Pat Lowther 1935 - 1975

Pat Lowther was a working class mother of four. She wrote startling and transcendent poetry about nature, culture, politics, science, family and sensuality. She worked as NDP constituent secretary and was repeatedly elected as a riding delegate and representative to NDP provincial conventions. Struggling with poverty and a violent second husband, she accepted a position with the advisory council of the BC Arts Board. Two of her books were published in her short lifetime, the other four posthumously, most recently a Collected Works (2010) edited by Christine Wiesenthal, who also wrote a biography, The Half-Lives of Pat Lowther (2005), a Governor General's Literary Awards Finalist.

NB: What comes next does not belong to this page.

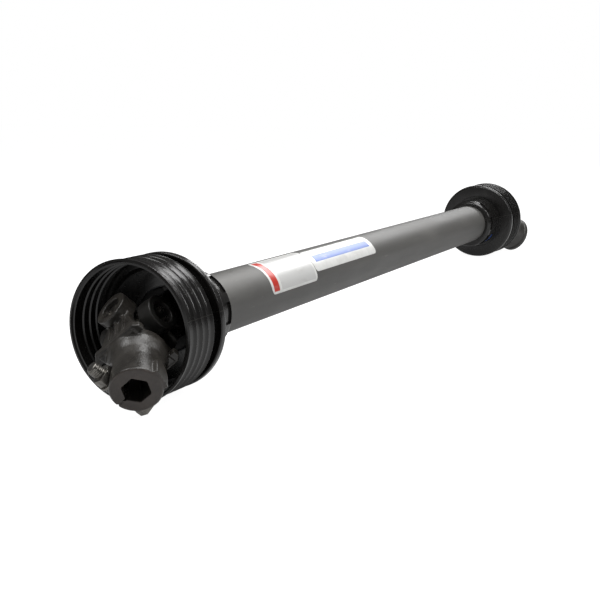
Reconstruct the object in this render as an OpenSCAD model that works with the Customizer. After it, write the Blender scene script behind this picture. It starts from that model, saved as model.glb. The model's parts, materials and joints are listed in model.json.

Wiesenthal points out that, right before Pat Lowther's death, "the former high school drop-out from the hinterlands of North Vancouver was hectically busy heading a national literary organization, The League of Canadian Poets, and teaching creative writing at the University of British Columbia." Fellow poet Dorothy Livesay was a dear friend. It has been argued that Lowther's "Infinite Mirror Trip"; was the first use of the Planetarium as a total art form. She read her poems at anti-Vietnam War demonstrations, involved her children in efforts to save trees, and loved summer trips to Mayne Island. Her second husband was found guilty of her murder. Every year the Pat Lowther Memorial Award is presented for the best book by a female poet in Canada. Prospect Point is where her ashes were scattered.